Pull back the curtain and look at what’s really behind this. The earth is the domain of the prince of the power of the air. His mission is to steal, kill and destroy. Until he is removed at the end of time, tribulation will continue.

Which is the purpose of Jesus’ prayer: John 17:15-16 I do not ask You to take them out of the world, but to keep them from the evil [within the world]. They are not of the world, even as I am not of the world.

Scripture never teaches that God intends to make the world a Utopia. But it does promise we can live in the world with joy and peace. The promises, provisions and purposes of God far exceed what a fallen world can take away. Therefore, God must have more in mind than heaven on earth.

Here it is: Rom 14:17 for the kingdom of God is not eating and drinking, but righteousness and peace and joy in the Holy Spirit. 

If we’re looking for Utopia – Heaven on earth – we’ll miss the greater privilege of what God has promised.

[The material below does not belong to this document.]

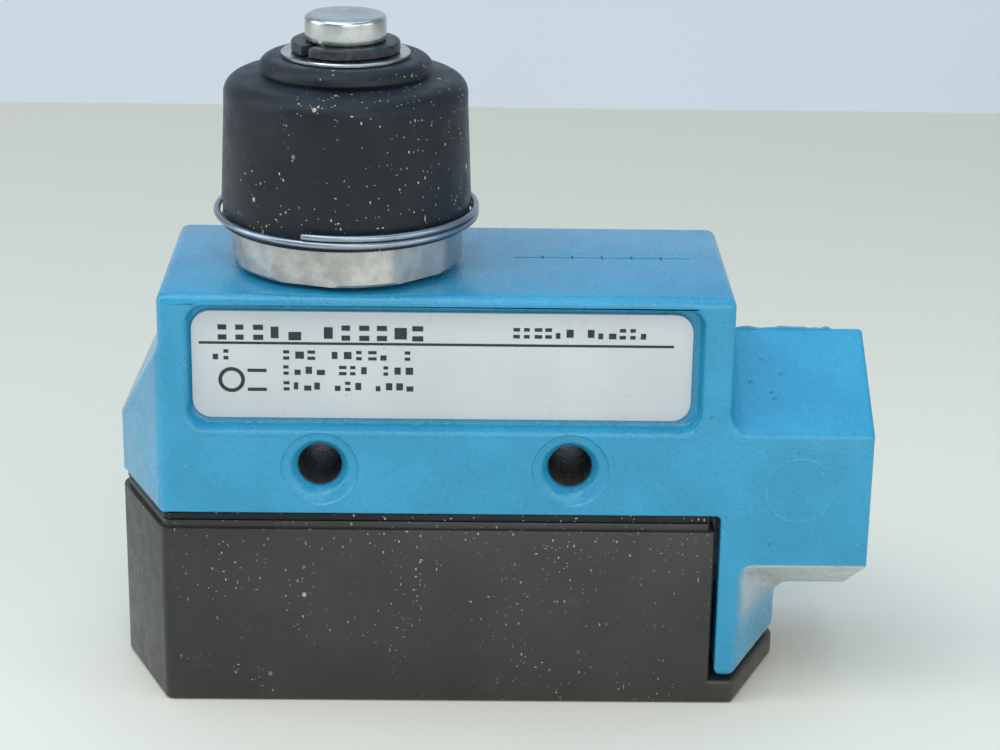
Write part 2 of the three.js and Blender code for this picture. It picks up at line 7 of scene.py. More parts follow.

This world isn’t designed for our happiness, pleasure or well-being. We cannot expect it to satisfy all our needs. It’s full of tribulation, which is designed to show us Jesus is our only answer for life to have meaning and purpose. In the world we will experience tribulation but in Him we can have peace. We will find happiness, pleasure and well-being in our lives, but never as an end in themselves. They will show up as we desire to honor the Lord who reigns in, over and through our lives.


  1. Heaven on earth is a pitiful limitation to the scope of God’s ultimate plan through redemption.
  2. It is a self-centered desire for pleasure instead of peace.
  3. Because Jesus knew what life would be like, the provisions for that life were included in our salvation.
  4. Scripture guarantees we have everything we need for whatever we face.
  5. That beats Heaven on earth any day.